Ein ganz schräger Vogel. Er will nach Indien und landet in Amerika. Er will sich im Süden im heißen Sand wälzen und friert sich in Lahinch die Klöten ab, wie er das selber ausdrückt. Er ist der dumme August der Reise-Community. Denn eigentlich hätte er wissen können, dass der Ire auf dem Breitengrad von Hamburg keine Kokospalmen erntet.

4. Der Wetter-Engel

Der Wetter-Engel (m/w) ist ein häufig anzutreffendes Geschöpf. Er hat seine großen Momente im herrlichen Sonnenschein, im Dauerschönwetter und in der ein- bis zweiwöchigen Regenpause. In seinem Narzissmus schreibt sich der Wetter-Engel den Umstand schönen Wetters oder absolut trockener Tage und Wochen immer selber zu. »Wenn Engel reisen …«, spricht die Wetter-Engelin vielsagend und lässt ihr Gegenüber angesichts dieser mächtigen metaphysischen Machtdemonstration staunend zurück. Wer wollte einem wettergottgleichen Wesen schon widersprechen.

5. Der Wetter-Fatalist

Der Wetter-Fatalist nimmt das Wetter, wie es ist. Er lebt nach dem Wahlspruch: Ändere, was du ändern kannst, und nimm den Rest gelassen an. Den Wetter-Fatalisten gibt es in der Version des Vorbereiteten, der sich alle Varianten vom Sonnenbrand bis zu leichten Erfrierungen vorstellen kann und mit entsprechender Kleidung vorsorgt. Die Version des sorglosen Wetter-Fatalisten verfügt in der Regel über eine robuste physische Konstitution. Der Regen perlt an seiner Teflonhaut ab, die UV-Strahlung reflektiert er unbeeindruckt in den Äther zurück. Der Wetter-Fatalist ist der wahre Meister der Klimabeherrschung. Er lebt nach der Wahrheit: Das Wetter in Irland ist fabelhaft. Es schützt dieses Land vor allerlei – auch vor Massentourismus, Sangria-Eimern und Teutonengrill.

6. Der Wetter-Tolerante

Dem Wetter-Fatalisten nicht unähnlich, befindet sich der Wetter-Tolerante noch auf dem Weg. Er ist sozusagen der Oberstufenschüler in der großen Wetterschule. Betont bemüht, scheut er keine Anstrengung, um sich dem Wetter gewachsen zu zeigen.
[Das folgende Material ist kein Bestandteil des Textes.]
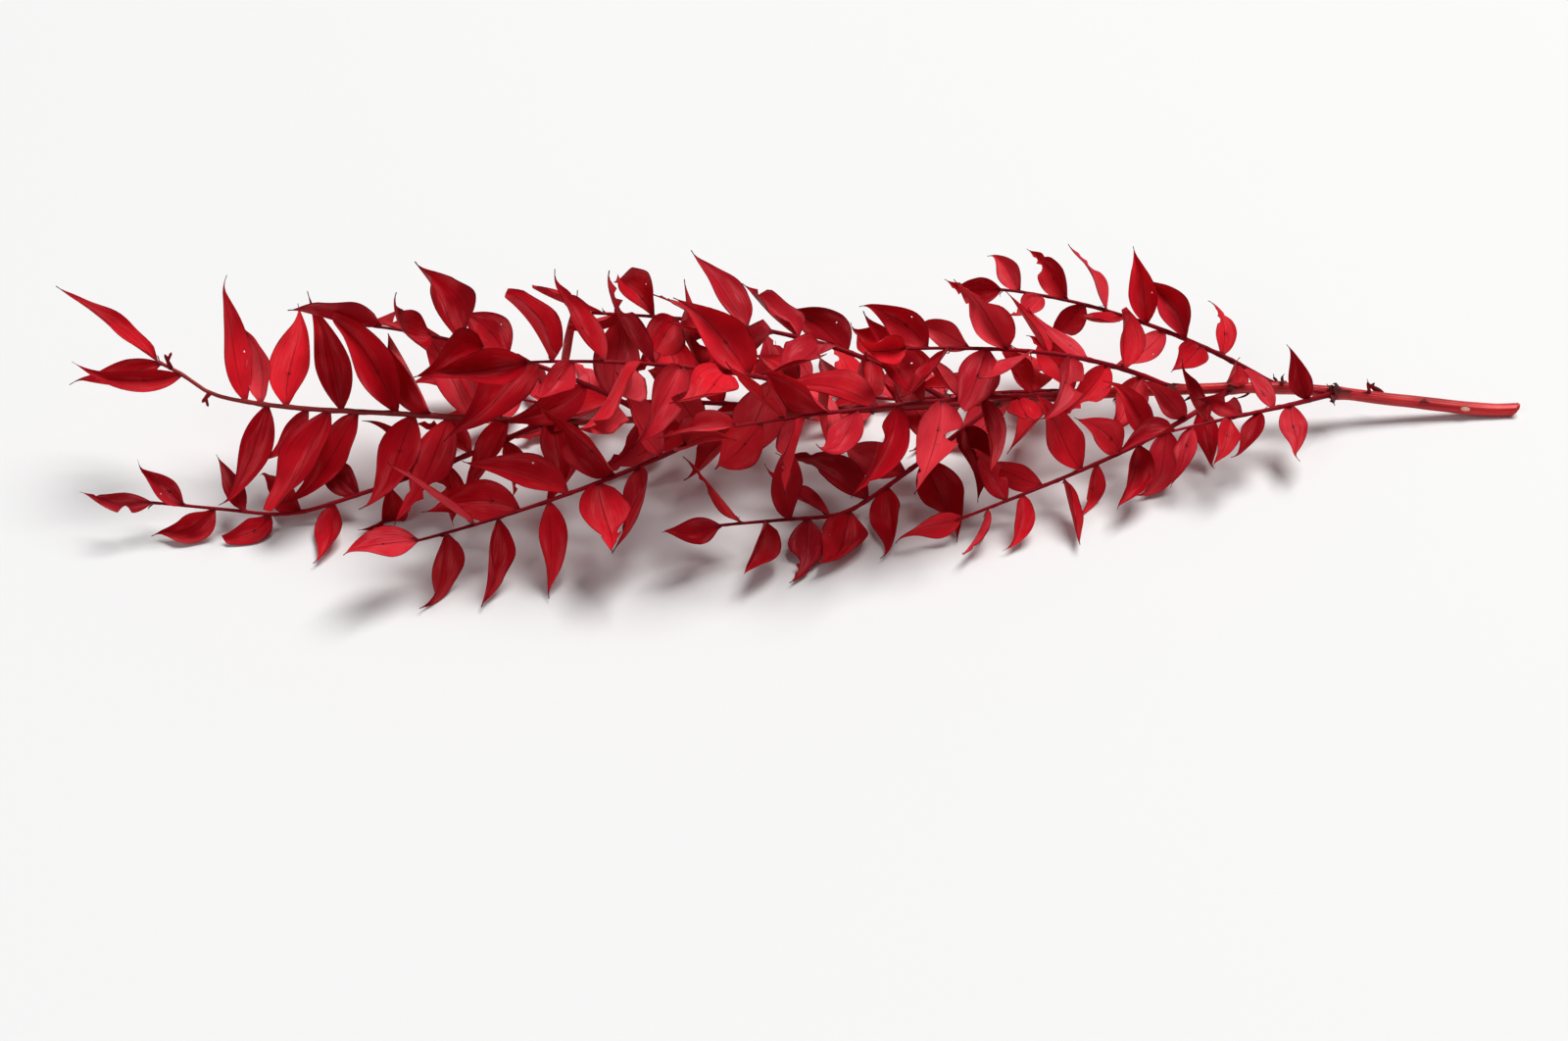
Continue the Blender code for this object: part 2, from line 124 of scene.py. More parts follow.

Ob’s stürmt oder schneit, der Wetter-Tolerante ist allzeit bereit, den Schritt vor die Tür zu wagen. Koste es, was es wolle. Der Wetter-Tolerante hat vor Reiseantritt meistens eine niedrige vierstellige Summe in Funktionskleidung investiert, denn er lebt nach dem Wahlspruch: »Es gibt kein schlechtes Wetter, es gibt nur schlechte …« Genau. Kleidung.